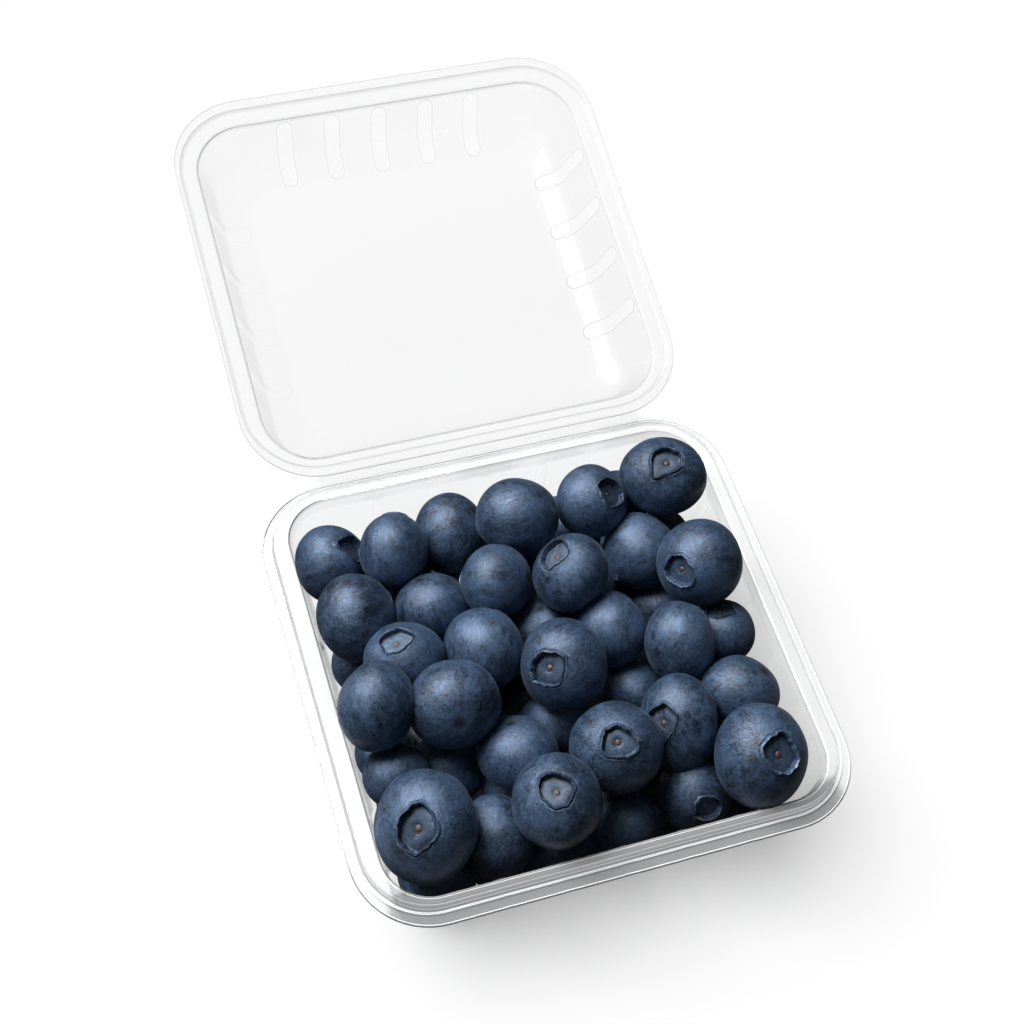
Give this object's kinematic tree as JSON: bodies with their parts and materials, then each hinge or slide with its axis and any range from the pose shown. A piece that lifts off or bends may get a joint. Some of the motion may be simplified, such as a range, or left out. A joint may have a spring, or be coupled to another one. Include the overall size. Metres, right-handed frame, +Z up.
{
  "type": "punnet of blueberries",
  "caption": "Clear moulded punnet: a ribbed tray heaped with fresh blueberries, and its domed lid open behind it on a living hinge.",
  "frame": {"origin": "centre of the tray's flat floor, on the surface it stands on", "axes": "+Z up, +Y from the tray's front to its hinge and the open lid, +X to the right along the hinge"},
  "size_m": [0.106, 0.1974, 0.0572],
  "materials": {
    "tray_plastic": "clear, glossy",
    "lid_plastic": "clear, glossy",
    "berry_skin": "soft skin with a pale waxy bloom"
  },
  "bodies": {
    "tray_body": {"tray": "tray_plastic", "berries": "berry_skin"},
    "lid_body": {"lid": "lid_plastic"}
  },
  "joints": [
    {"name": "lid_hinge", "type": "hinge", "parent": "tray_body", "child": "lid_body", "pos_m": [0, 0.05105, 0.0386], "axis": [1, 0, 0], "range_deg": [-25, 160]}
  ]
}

────────────────────────────────────────

_Problem_: Write out every line exactly as it stands.

_Response to the exercise_:
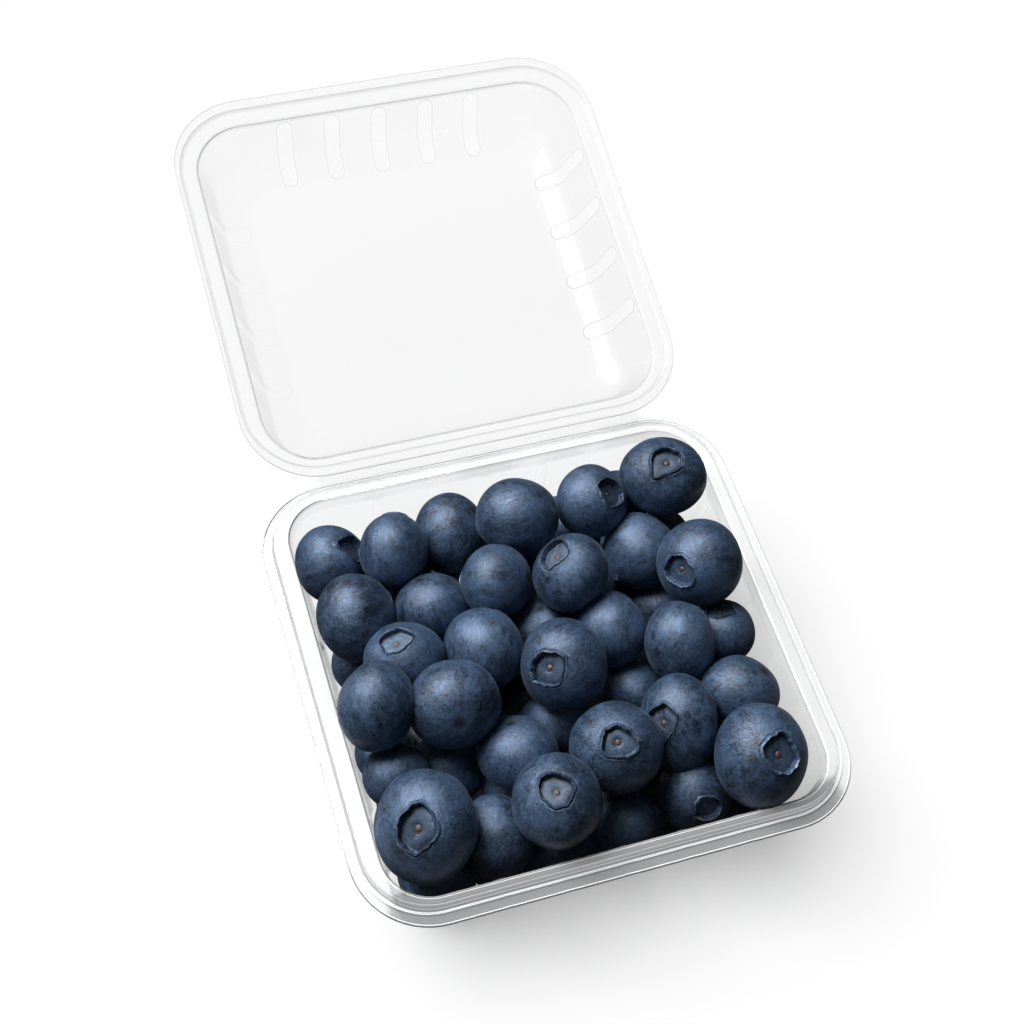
Give this object's kinematic tree as JSON: bodies with their parts and materials, then each hinge or slide with its axis and any range from the pose shown. A piece that lifts off or bends may get a joint. Some of the motion may be simplified, such as a range, or left out. A joint may have a spring, or be coupled to another one. Include the overall size. Metres, right-handed frame, +Z up.
{
  "type": "punnet of blueberries",
  "caption": "Clear moulded punnet: a ribbed tray heaped with fresh blueberries, and its domed lid open behind it on a living hinge.",
  "frame": {"origin": "centre of the tray's flat floor, on the surface it stands on", "axes": "+Z up, +Y from the tray's front to its hinge and the open lid, +X to the right along the hinge"},
  "size_m": [0.106, 0.1974, 0.0572],
  "materials": {
    "tray_plastic": "clear, glossy",
    "lid_plastic": "clear, glossy",
    "berry_skin": "soft skin with a pale waxy bloom"
  },
  "bodies": {
    "tray_body": {"tray": "tray_plastic", "berries": "berry_skin"},
    "lid_body": {"lid": "lid_plastic"}
  },
  "joints": [
    {"name": "lid_hinge", "type": "hinge", "parent": "tray_body", "child": "lid_body", "pos_m": [0, 0.05105, 0.0386], "axis": [1, 0, 0], "range_deg": [-25, 160]}
  ]
}